▼

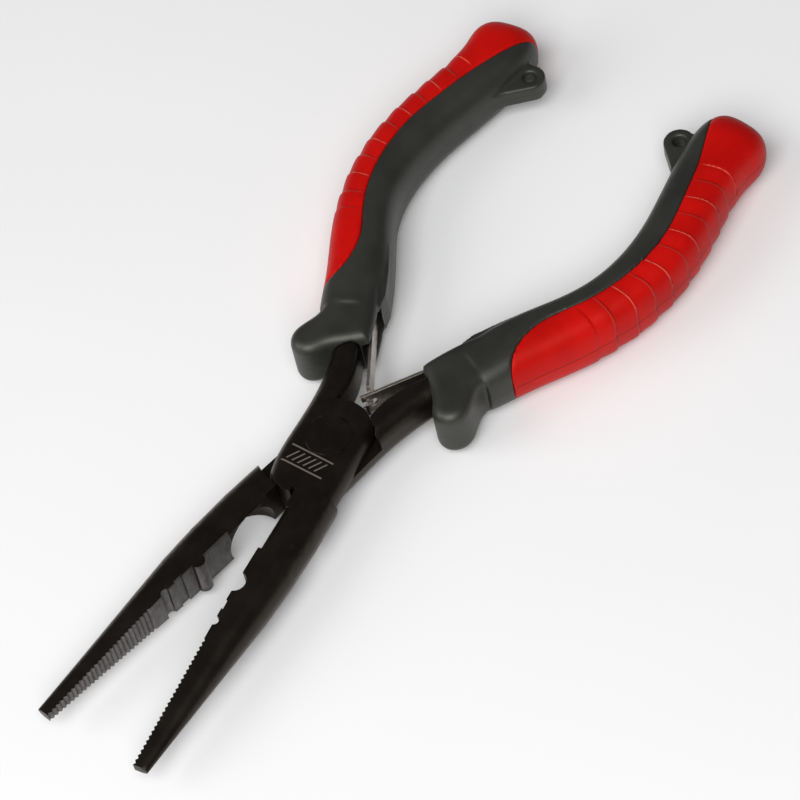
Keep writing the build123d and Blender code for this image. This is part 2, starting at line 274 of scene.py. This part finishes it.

▲
▼

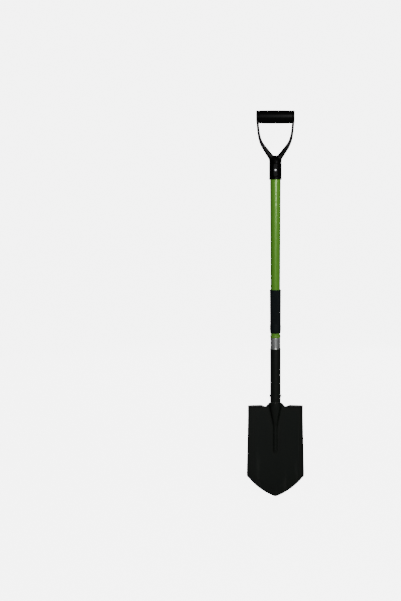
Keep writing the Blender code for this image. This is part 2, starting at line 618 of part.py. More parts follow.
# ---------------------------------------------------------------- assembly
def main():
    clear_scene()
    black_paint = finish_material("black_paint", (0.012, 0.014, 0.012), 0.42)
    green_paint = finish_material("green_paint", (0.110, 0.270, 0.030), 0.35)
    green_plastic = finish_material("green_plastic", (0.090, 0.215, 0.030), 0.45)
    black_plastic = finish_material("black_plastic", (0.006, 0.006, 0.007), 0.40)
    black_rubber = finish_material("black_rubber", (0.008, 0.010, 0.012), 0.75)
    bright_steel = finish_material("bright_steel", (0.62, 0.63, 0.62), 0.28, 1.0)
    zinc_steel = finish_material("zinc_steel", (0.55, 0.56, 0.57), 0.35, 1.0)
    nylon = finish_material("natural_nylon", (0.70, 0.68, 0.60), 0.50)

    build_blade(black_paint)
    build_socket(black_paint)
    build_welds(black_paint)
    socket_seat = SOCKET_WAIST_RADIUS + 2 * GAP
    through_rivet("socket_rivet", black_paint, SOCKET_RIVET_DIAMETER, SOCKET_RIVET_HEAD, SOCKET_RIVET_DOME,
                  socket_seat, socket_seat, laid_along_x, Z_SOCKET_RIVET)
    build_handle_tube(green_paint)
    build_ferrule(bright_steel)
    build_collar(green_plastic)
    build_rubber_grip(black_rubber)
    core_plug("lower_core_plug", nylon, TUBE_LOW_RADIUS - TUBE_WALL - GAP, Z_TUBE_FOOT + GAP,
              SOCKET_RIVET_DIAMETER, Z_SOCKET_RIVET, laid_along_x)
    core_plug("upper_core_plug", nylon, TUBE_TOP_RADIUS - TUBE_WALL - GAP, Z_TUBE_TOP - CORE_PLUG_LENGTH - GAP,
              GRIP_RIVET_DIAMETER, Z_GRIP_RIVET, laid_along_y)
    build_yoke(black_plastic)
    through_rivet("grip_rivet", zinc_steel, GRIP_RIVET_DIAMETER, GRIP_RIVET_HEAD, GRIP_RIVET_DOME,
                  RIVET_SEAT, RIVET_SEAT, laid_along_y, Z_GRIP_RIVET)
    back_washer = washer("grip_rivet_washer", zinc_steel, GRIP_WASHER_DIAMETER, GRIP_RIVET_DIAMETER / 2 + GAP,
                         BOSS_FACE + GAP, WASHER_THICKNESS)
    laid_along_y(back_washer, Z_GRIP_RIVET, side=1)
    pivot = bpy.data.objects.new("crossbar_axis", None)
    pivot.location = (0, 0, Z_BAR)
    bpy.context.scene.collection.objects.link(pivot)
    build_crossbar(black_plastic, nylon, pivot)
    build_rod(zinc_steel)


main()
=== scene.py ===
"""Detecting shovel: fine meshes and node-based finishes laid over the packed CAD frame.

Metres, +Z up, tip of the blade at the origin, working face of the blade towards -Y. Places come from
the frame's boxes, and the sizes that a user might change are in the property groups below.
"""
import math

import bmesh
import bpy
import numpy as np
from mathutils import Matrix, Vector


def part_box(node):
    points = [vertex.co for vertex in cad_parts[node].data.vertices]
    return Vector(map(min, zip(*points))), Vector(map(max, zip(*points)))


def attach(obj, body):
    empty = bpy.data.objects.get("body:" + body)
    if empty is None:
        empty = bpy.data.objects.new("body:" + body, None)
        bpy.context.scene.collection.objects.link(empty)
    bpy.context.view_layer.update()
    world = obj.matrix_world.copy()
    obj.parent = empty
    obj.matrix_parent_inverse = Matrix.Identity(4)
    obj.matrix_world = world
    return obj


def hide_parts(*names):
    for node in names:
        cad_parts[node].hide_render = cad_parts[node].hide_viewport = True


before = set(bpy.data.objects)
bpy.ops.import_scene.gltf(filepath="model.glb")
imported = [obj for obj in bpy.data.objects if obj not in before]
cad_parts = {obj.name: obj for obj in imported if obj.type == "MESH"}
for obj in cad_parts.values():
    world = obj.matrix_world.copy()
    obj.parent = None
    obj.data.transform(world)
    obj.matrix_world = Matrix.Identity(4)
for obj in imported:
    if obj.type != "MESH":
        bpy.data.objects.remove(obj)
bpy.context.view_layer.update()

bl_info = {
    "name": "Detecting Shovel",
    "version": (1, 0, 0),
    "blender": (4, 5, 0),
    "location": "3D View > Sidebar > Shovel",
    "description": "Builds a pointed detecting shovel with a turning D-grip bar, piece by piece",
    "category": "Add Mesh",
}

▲

**Exercise directions:** In the listing above, find the line containing "bpy.context.scene.collection.objects.link(pivot)" and the line containing "obj.parent = empty". Output them and every line between, exactly, and nothing else.

**Task result:**
    bpy.context.scene.collection.objects.link(pivot)
    build_crossbar(black_plastic, nylon, pivot)
    build_rod(zinc_steel)


main()
=== scene.py ===
"""Detecting shovel: fine meshes and node-based finishes laid over the packed CAD frame.

Metres, +Z up, tip of the blade at the origin, working face of the blade towards -Y. Places come from
the frame's boxes, and the sizes that a user might change are in the property groups below.
"""
import math

import bmesh
import bpy
import numpy as np
from mathutils import Matrix, Vector


def part_box(node):
    points = [vertex.co for vertex in cad_parts[node].data.vertices]
    return Vector(map(min, zip(*points))), Vector(map(max, zip(*points)))


def attach(obj, body):
    empty = bpy.data.objects.get("body:" + body)
    if empty is None:
        empty = bpy.data.objects.new("body:" + body, None)
        bpy.context.scene.collection.objects.link(empty)
    bpy.context.view_layer.update()
    world = obj.matrix_world.copy()
    obj.parent = empty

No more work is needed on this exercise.